В невероятно огромной стране с ее бесчисленными возможностями должны решаться задачи такого размаха и столь разносторонние, что с ними в мире сравнится лишь немногое. После исторически обусловленного зимнего сна они вставали все сразу или же по крайней мере вырастали, как кусты. Однако на первых порах большие усилия оказываются сизифовым трудом; поднятый камень вновь скатывается вниз. И вот в самых различных областях жизни появляется своеобразный феномен наивысших достижений. Где-то что-то достигается и представляется так, что затеняет собой все до тех пор известное и становится образцом. Но выясняется, что весьма трудно подтянуть к этой вершине всю жизнь с ее хлопотами, весь труд и созидание во всей их широте. В тысячах мест зияют еще не заткнутые дыры.
Если в самом общем виде рассматривать русскую историю, то обнаружится, что в соответствии с этими эскизными набросками у нее в высшей степени своеобразный ритм, мы бы даже сказали пульс. В течение долгого, долгого времени этот пульс медленный, даже инертный, но и при частоте в 50, а то и в 45 все-таки здоровый.
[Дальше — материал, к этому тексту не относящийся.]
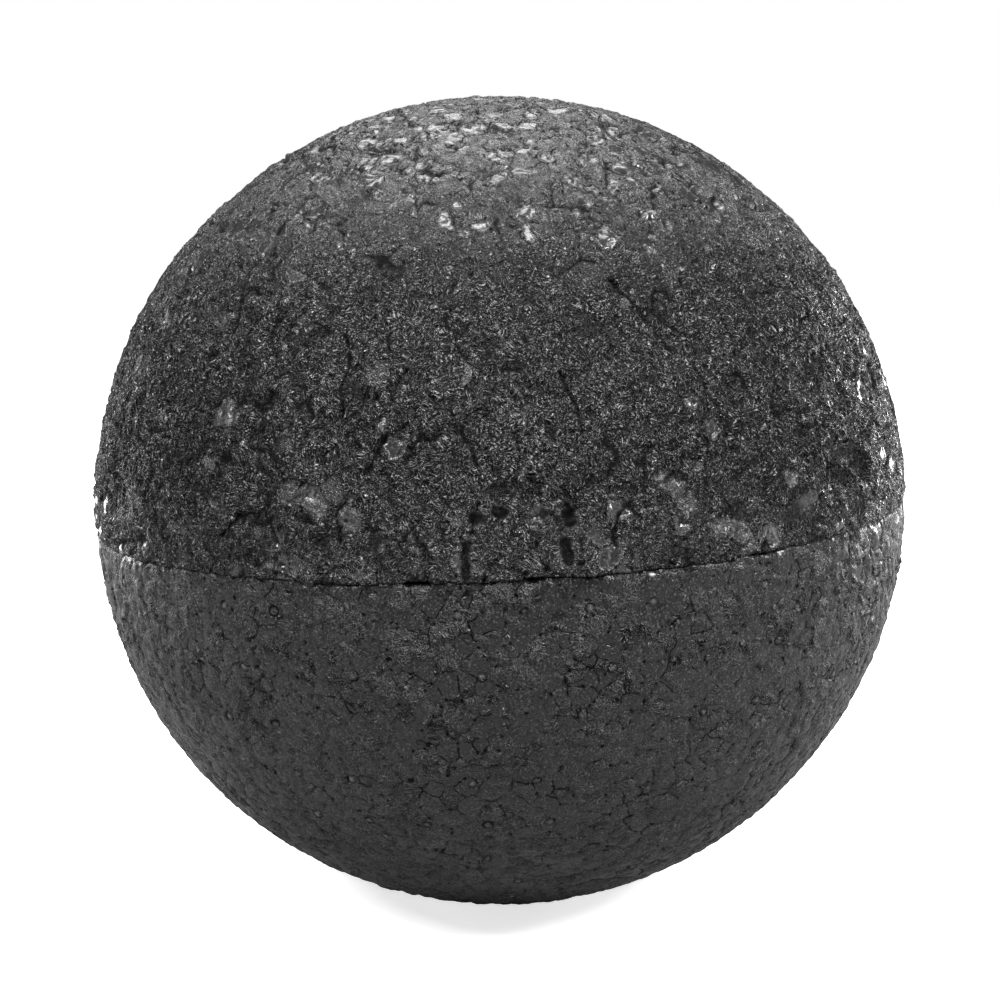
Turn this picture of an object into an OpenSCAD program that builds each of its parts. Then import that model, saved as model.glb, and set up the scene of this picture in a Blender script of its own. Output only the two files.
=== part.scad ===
// Massage ball of moulded bead foam, in two solid halves that are bonded face to face.
// The origin is the centre of the flat that the ball rests on, and +Z is up through both halves.

/* [Ball] */
// Diameter of the ball
ball_d = 120; // [80:1:150]
// Diameter of the flat left by the fill injector at the bottom, on which the ball rests
rest_flat_d = 14; // [8:1:24]

/* [Seam] */
// Width of the dry rim, where the two halves meet face to face outside the adhesive
rim_w = 3; // [2:0.5:5]
// Size of the softened edge on each half, which together leave a groove round the seam
seam_chamfer = 0.4; // [0.2:0.1:1]
// Thickness of the adhesive film between the halves
film_t = 0.4; // [0.2:0.1:1]

/* [Locating tongue] */
// Distance from the ball's surface in to the tongue's outer side
tongue_inset = 18; // [8:1:22]
// Width of the tongue where it leaves the joint face
tongue_w = 12; // [6:1:14]
// Height of the tongue above the joint face
tongue_h = 8; // [4:1:12]
// Draft angle of the tongue's two sides, in degrees
tongue_draft = 5; // [1:1:8]

/* [Hidden] */
$fn = 128;
ball_r = ball_d / 2;
// The flat cuts the ball at its own radius, which sets how high the middle of the ball stands
seam_z = sqrt(ball_r ^ 2 - (rest_flat_d / 2) ^ 2);
film_r = ball_r - rim_w;
tongue_mid_r = ball_r - tongue_inset - tongue_w / 2;
// How far a cutting shape runs past the face that it cuts
past = 1;

// A ring about the Z axis whose sides lean in at the draft angle. Its width at the seam is w.
module drafted_ring(w, z_low, z_high) {
    low_w = w - 2 * (z_low - seam_z) * tan(tongue_draft);
    high_w = w - 2 * (z_high - seam_z) * tan(tongue_draft);
    rotate_extrude()
        polygon([
            [tongue_mid_r - low_w / 2, z_low],
            [tongue_mid_r + low_w / 2, z_low],
            [tongue_mid_r + high_w / 2, z_high],
            [tongue_mid_r - high_w / 2, z_high],
        ]);
}

// The tongue, from a depth inside the lower half up to its flat top
module tongue(root_depth) {
    drafted_ring(tongue_w, seam_z - root_depth, seam_z + tongue_h);
}

// The groove that the tongue enters, wider and deeper by the film all round
module groove(below) {
    drafted_ring(tongue_w + 2 * film_t, seam_z - below, seam_z + tongue_h + film_t);
}

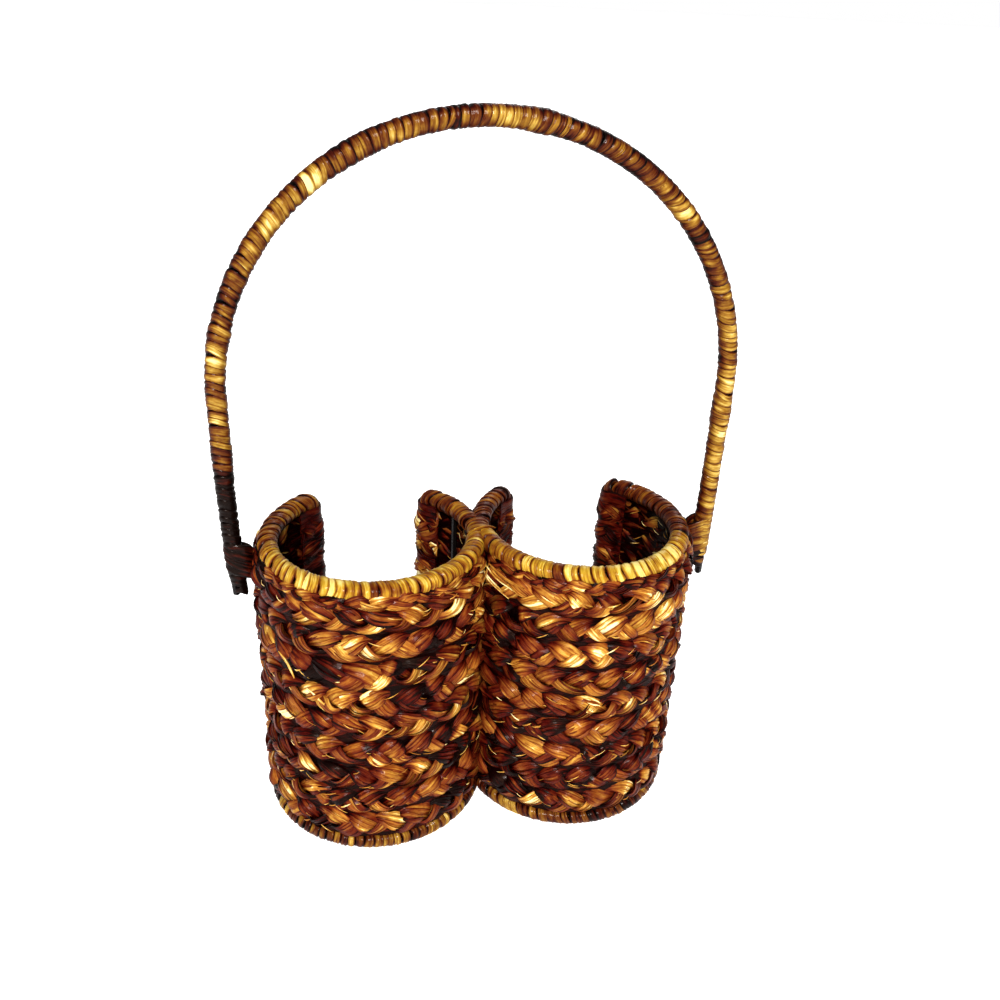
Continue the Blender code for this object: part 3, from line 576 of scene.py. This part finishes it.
def wind(leaves, route, rng, pitch, half_width, half_depth, tones, hand=1, swell=None,
         strip_depth=0.0009, start=0.0, end=None, overlap=1.30, skew=0.0012, boxy=1.0,
         wander_share=0.30, ridge_choice=(1.0, 1.5, 2.0, 2.5, 3.0), shade=None,
         slant_from=math.pi / 4, noise=0.07, groove=0.34):
    """Leaf turns wound in one helix round an oval core along a route.

    half_width and half_depth are the outer half sizes, as numbers or as
    functions of the place. skew slants the turns, highest at the turn
    slant_from. boxy below 1 squares the oval and groove darkens the leaf's
    edges. shade gives the added tone for the cosine and sine of the turn and
    its place.
    """
    end = route.length if end is None else end
    turns = (end - start) / pitch
    count = max(8, int(turns * 2 * math.pi / TURN_STEP))
    number = np.linspace(0.0, turns, count)
    angle = hand * 2 * math.pi * number
    tip = np.clip(2 * np.minimum(number, turns - number), 0.0, 1.0)
    wander = wander_share * noise_along(number, 1.0, rng) * tip
    slant = skew * np.cos(angle - slant_from) * (1 + 0.5 * noise_along(number, 2.0, rng))
    plain = start + (number + wander) * pitch
    places = np.clip(plain + slant * tip, start, end)
    spacing = np.interp(number + 0.5, number, plain) - np.interp(number - 0.5, number, plain)
    point, outward, up = route.at(places)
    whole = np.floor(number + (0.25 if hand > 0 else 0.75)).astype(int)
    count_whole = whole.max() + 2
    fat = 1.0 + 0.03 * rng.uniform(-1, 1, count_whole)[whole]
    if swell is not None:
        fat = fat * swell(places)
    wide = (half_width(places) if callable(half_width) else half_width) - strip_depth
    deep = (half_depth(places) if callable(half_depth) else half_depth) - strip_depth
    sunk = 0.12 * (1 - np.clip(np.minimum(number, turns - number) * 3, 0.0, 1.0))
    wide = np.broadcast_to(wide, count) * (fat - sunk)
    deep = np.broadcast_to(deep, count) * (fat - sunk)
    turn_tone = np.array([tones(start + n * pitch, rng) for n in range(count_whole)])
    cosine = np.cos(angle)
    sine = np.sin(angle)
    tone = turn_tone[whole] + noise * noise_along(number, 0.12, rng)
    if shade is not None:
        tone = tone + shade(cosine, sine, places)
    sideways = np.sign(cosine) * np.abs(cosine) ** boxy
    upwards = np.sign(sine) * np.abs(sine) ** boxy
    centre = point + outward * (sideways * wide)[:, None] + up * (upwards * deep)[:, None]
    normal = unit(outward * (cosine / wide)[:, None] + up * (sine / deep)[:, None])
    run = unit(np.gradient(centre, axis=0))
    across = unit(np.cross(normal, run))
    normal = unit(np.cross(run, across))
    lean = math.radians(6.0) + math.radians(5.0) * noise_along(number, 1.0, rng)
    leaned = across * np.cos(lean)[:, None] + normal * np.sin(lean)[:, None]
    face = normal * np.cos(lean)[:, None] - across * np.sin(lean)[:, None]
    width = np.maximum(spacing, 0.4 * pitch) * overlap / 2
    taper = np.clip(np.minimum(number, turns - number) * 4, 0.1, 1.0)
    leaves.strip(centre, leaned, face, width * taper, np.full(count, strip_depth), tone, rng,
                 ridges=rng.choice(ridge_choice, count_whole)[whole], ridge_depth=0.45,
                 sides=(11, 3), edge_shade=groove, seed=rng.uniform(0, 90, count_whole)[whole])


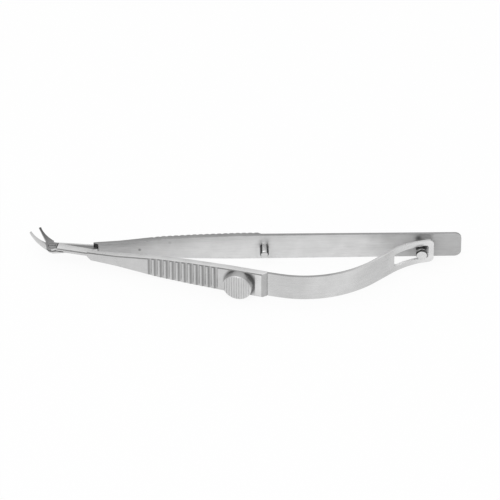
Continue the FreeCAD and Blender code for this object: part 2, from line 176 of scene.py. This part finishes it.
def spread(nodes, links, value, low, high, start=0.35, end=0.65):
    """The value stretched from start..end to low..high."""
    ranged = nodes.new("ShaderNodeMapRange")
    ranged.inputs["From Min"].default_value = start
    ranged.inputs["From Max"].default_value = end
    ranged.inputs["To Min"].default_value = low
    ranged.inputs["To Max"].default_value = high
    links.new(value, ranged.inputs["Value"])
    return ranged.outputs["Result"]


def mixed(nodes, links, amount, one, two, blend="MIX"):
    """Colour one turned into colour two by amount; either may be a colour or a socket."""
    mix = nodes.new("ShaderNodeMix")
    mix.data_type = "RGBA"
    mix.blend_type = blend
    links.new(amount, mix.inputs["Factor"])
    for socket, colour in ((mix.inputs["A"], one), (mix.inputs["B"], two)):
        if isinstance(colour, tuple):
            socket.default_value = colour
        else:
            links.new(colour, socket)
    return mix.outputs["Result"]


def grey(level):
    return (level, level, level, 1)


def along_x(nodes, links, stops):
    """A tone that changes along the object's X, from pairs of place and level."""
    start = stops[0][0]
    end = stops[-1][0]
    place = nodes.new("ShaderNodeTexCoord")
    split = nodes.new("ShaderNodeSeparateXYZ")
    links.new(place.outputs["Object"], split.inputs["Vector"])
    share = spread(nodes, links, split.outputs["X"], 0.0, 1.0, start, end)
    ramp = nodes.new("ShaderNodeValToRGB")
    elements = ramp.color_ramp.elements
    while len(elements) < len(stops):
        elements.new(0.5)
    for element, (at, level) in zip(elements, stops):
        element.position = (at - start) / (end - start)
        element.color = grey(level)
    links.new(share, ramp.inputs["Fac"])
    return ramp.outputs["Color"]


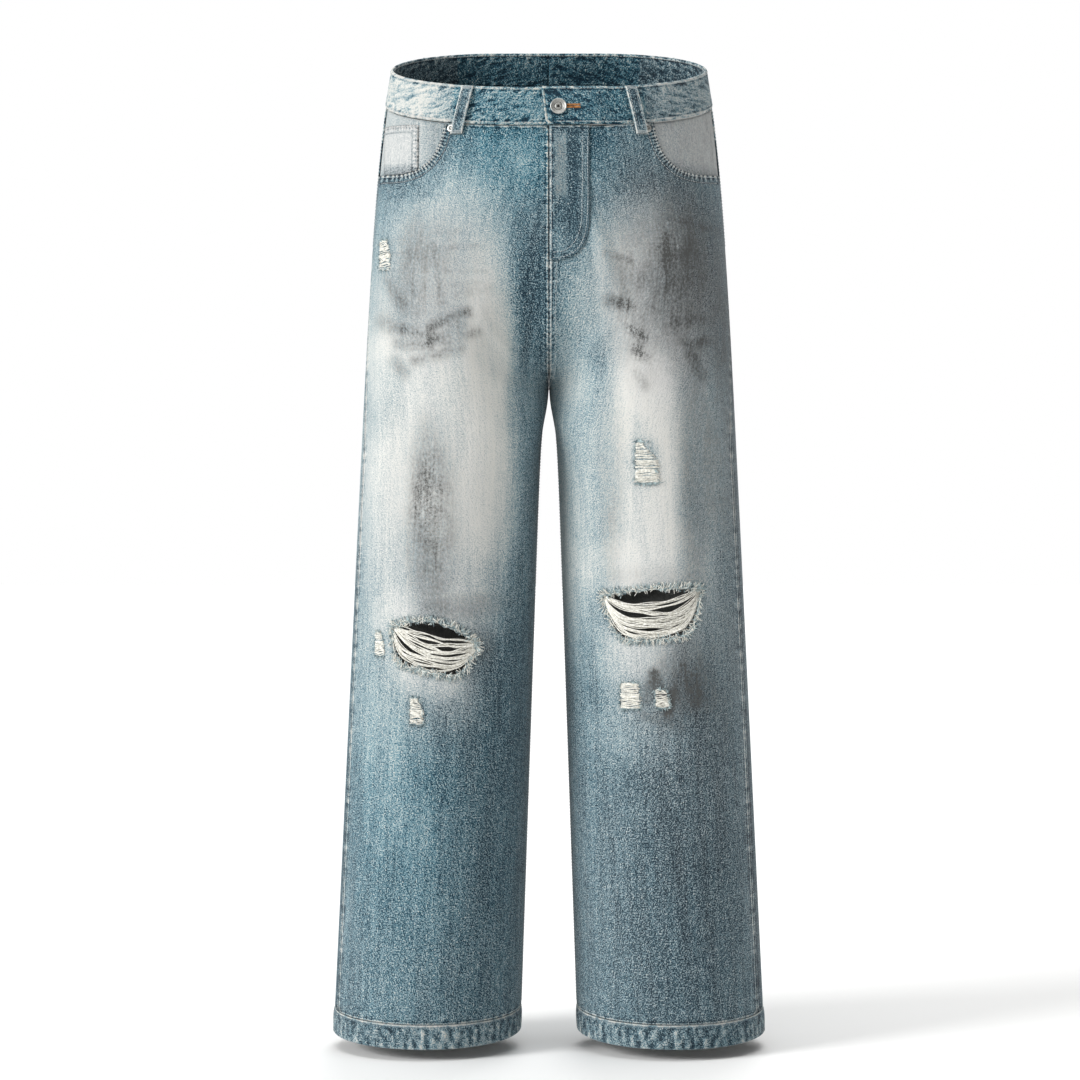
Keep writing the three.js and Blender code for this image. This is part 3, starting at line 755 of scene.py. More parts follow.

Потом он внезапно подскакивает до 100, 110, 120. И его также переносят с поразительно хорошим самочувствием, проносясь по истории в семимильных сапогах. Тут "развивают березу, кудрявую". Однако тяжкая и грузная поступь "эй, ухнем!" может возвратиться. Угрожающе замедляется пульс снова.
Но и это преходяще, потому что все в брожении, в появлении, в становлении. Мера между ничем и избытком отыскивается мучительно трудно. Однако качание маятника между этими экстремальными значениями живое, а найденная мера никогда не будет иметь ничего общего с умеренностью.
Размышляя об этих вещах, вспоминаешь высказывание юного Шиллера, который назвал человека несчастной промежуточной тварью "между скотиной и ангелом". Услышав такое, хочется сказать: "между скотиной и ангелом" - это, может быть, для средней Европы и для среднего европейца. Для русского человека придется брать глубже и выше. Он витает не между скотиной и ангелом, а между архангелом и драконом. От этого у него большие проблемы, но и большие возможности."